Civil War memorial moved to museum in Louisville
Posted: Wednesday, August 25, 2010 8:01 pm
LOUISVILLE, Ky. (AP) — A weather-worn Civil War memorial that was carved by a Union soldier to honor 13 comrades killed in a Kentucky battle was moved Wednesday to a new home in the Frazier International History Museum.
Applause broke out when workers disassembled a crate holding the 3,500-pound limestone Bloedner Monument, which will be displayed in the lobby of the downtown museum that had nearly 100,000 visitors last year.
The memorial carries “exceptional historic significance” as the nation’s oldest existing Civil War memorial, said Karen Duhart, a regional acting director and chief of operations with the National Cemetery Administration.

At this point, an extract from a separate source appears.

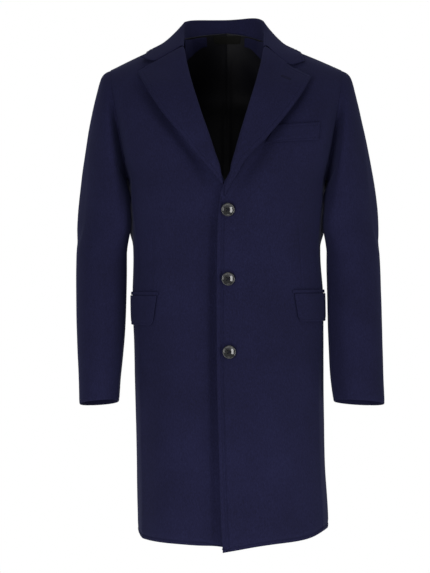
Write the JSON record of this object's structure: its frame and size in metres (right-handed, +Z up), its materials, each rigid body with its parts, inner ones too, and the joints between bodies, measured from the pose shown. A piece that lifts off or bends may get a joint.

Frazier Museum executive director Madeleine Burnside called the memorial “a huge piece of local history.”
The monument was carved by Union Pvt. August Bloedner in the weeks after the Battle of Rowlett’s Station near Munfordville in south-central Kentucky. Bloedner sought to pay tribute to fellow soldiers from the 32nd Indiana Infantry who were killed as the regiment of German immigrants warded off a Confederate attack on Dec. 17, 1861. The Union soldiers successfully protected a bridge during the hourlong skirmish, said Alec Bennett, a historian with the U.S. Department of Veterans Affairs.
Bloedner, a sculptor from Cincinnati, was promoted to sergeant during his three-year stint with the regiment, Bennett said. Bloedner returned to Ohio after his military service and died in 1872 at the age of 46.
Near its top the memorial displays an eagle with outstretched wings, its talons clutching American flags. A fading German inscription proclaims that the fallen Union soldiers “sacrificed for the free institutions of the Republic of the United States of North America.” It lists the 13 dead soldiers.
Originally, it was erected at the graves of 11 of the fallen soldiers near Munfordville. When the soldiers’ remains were reburied in Cave Hill National Cemetery in Louisville in 1867, the monument was relocated there.
For more than 140 years, the limestone memorial sat deteriorating in the cemetery as more than half of the inscription was lost to exposure to Kentucky’s weather extremes. It was moved indoors at the University of Louisville in late 2008 and professionally conserved to stop further damage.
Mark Dennen, executive director of the Kentucky Heritage Council, said Wednesday that his agency usually doesn’t recommend moving historic artifacts but made an exception in this case.
“We all agreed that it was better to compromise and move the Bloedner Monument to a place where it could be properly conserved,” Dennen said during the museum ceremony. “If it had not been moved, it would have not been long before the elements would have destroyed it beyond repair.”
The memorial is to remain on loan for at least 10 years to the museum, commemorating “the sacrifice that these soldiers made on the battlefield so very long ago,” Duhart said.